Where should the company be established? How to choose a jurisdiction?
When choosing a company formation location, consider five factors: the substance of the business and where operations are located, the location of clients and banks, the tax system and home country anti-avoidance rules, compliance burdens (economic substance/reporting), and the reputation and ease of account opening in the jurisdiction. Nominal tax rates are just one aspect—zero tax does not equate to cost-effectiveness. The following provides detailed explanations along with official sources.
Focus on business substance first, rather than tax rates
The location of clients, suppliers, employees, and banks is often more critical than the nominal tax rate. Establishing a company solely for low taxes, detached from substance, often leads to difficulties in account opening, tax audits from the home country, and compliance risks. It is essential to clarify 'where the company actually operates and where the money comes from and goes' before selecting the appropriate incorporation location.
Tax rates should be considered alongside home country rules.
The nominal corporate tax rates vary significantly: the UAE imposes a 9% corporate tax starting June 2023, Singapore has 17%, the UK's main rate will be 25% starting April 2023, and Estonia has a 0% tax on retained earnings (taxed only upon distribution). The BVI and Cayman Islands have no corporate income tax but have economic substance requirements. However, CFC rules in the home country may still subject the income of low-tax foreign companies to taxation in the shareholders' home country—benefits from low-tax jurisdictions may not necessarily accrue to the shareholders.
Source:UAE Federal Tax Authority — Corporate Tax
Treat 'economic substance' and compliance as essential costs.
In recent years, jurisdictions like BVI and Cayman have required companies to have substantial operations (personnel, premises, expenses) for specific income types locally, with non-compliance potentially leading to fines or deregistration; most jurisdictions have also established beneficial owner (UBO) registration and Common Reporting Standard (CRS) information exchange. The scope for anonymity and pure mailbox companies has significantly diminished, and compliance costs must be estimated in advance.
Source:BVI Financial Services Commission
Reputation and the ability to open bank accounts will determine operational feasibility.
Some offshore jurisdictions may encounter more extensive due diligence when opening bank accounts or engaging with large clients or payment platforms, and may even face rejections. It is advisable to confirm in advance whether the intended structure can successfully open accounts and be accepted by your clients and payment services—establishing a structure does not guarantee its usability.
Frequently Asked Questions
What is the most important consideration when selecting a formation location?

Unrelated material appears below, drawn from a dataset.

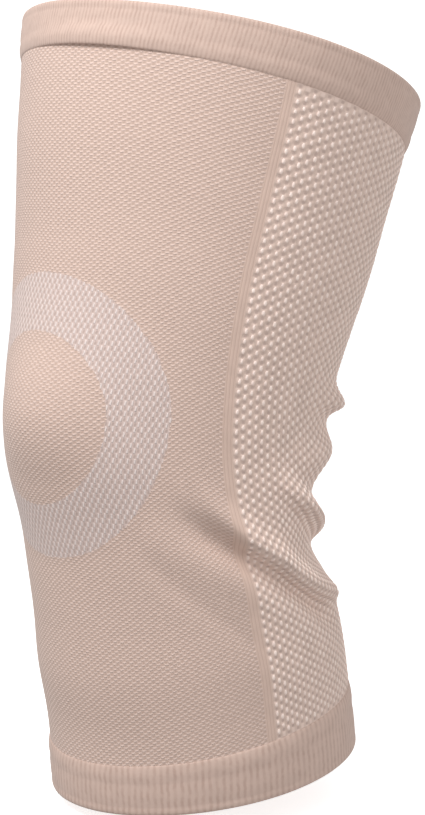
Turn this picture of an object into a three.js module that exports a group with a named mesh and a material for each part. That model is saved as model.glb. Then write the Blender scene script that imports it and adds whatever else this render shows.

Typically, one should first consider the substance of the business and where operations are located: where clients, suppliers, employees, and banks are situated, which is often more critical than nominal tax rates. Establishing solely for low taxes, detached from substance, may lead to difficulties in account opening and compliance risks.
Which jurisdiction has the lowest corporate tax?
In terms of nominal corporate income tax, offshore locations like the BVI and Cayman Islands have 0% (but with economic substance requirements and fees); Estonia has 0% on retained earnings, taxed only upon distribution; the UAE has 9%, Singapore has 17%, and the UK's main rate is 25%. However, 'the lowest tax' does not equate to 'the most savings for you'—consideration must also be given to home country CFC rules, compliance costs, and account opening difficulties. Actual tax systems are subject to the latest official announcements from each jurisdiction.
Where is the best location for small cross-border e-commerce/SaaS?
There is no single answer; it depends on the client's location and cash flow, whether local substance is required, and the home country's reporting rules. Common trade-offs occur between 'client-friendly payment ecosystems with good reputations and ease of account opening' and 'affordable tax and compliance costs.' It is recommended to first outline substantive needs and then consult a qualified accountant for case-specific comparisons, rather than directly applying online 'best setup location' lists.
Are low or zero tax jurisdictions always advantageous?
Not necessarily. Many zero-tax jurisdictions have implemented economic substance requirements and information exchange, and rules like Controlled Foreign Company (CFC) from the home country may still tax shareholders. Overall costs and compliance burdens must be evaluated together.
Do you require professional assistance?
Cross-border establishment involves complex issues such as tax residency, transfer pricing, substantive requirements, and home country reporting; it is advisable to have a qualified tax advisor or lawyer assess individual circumstances.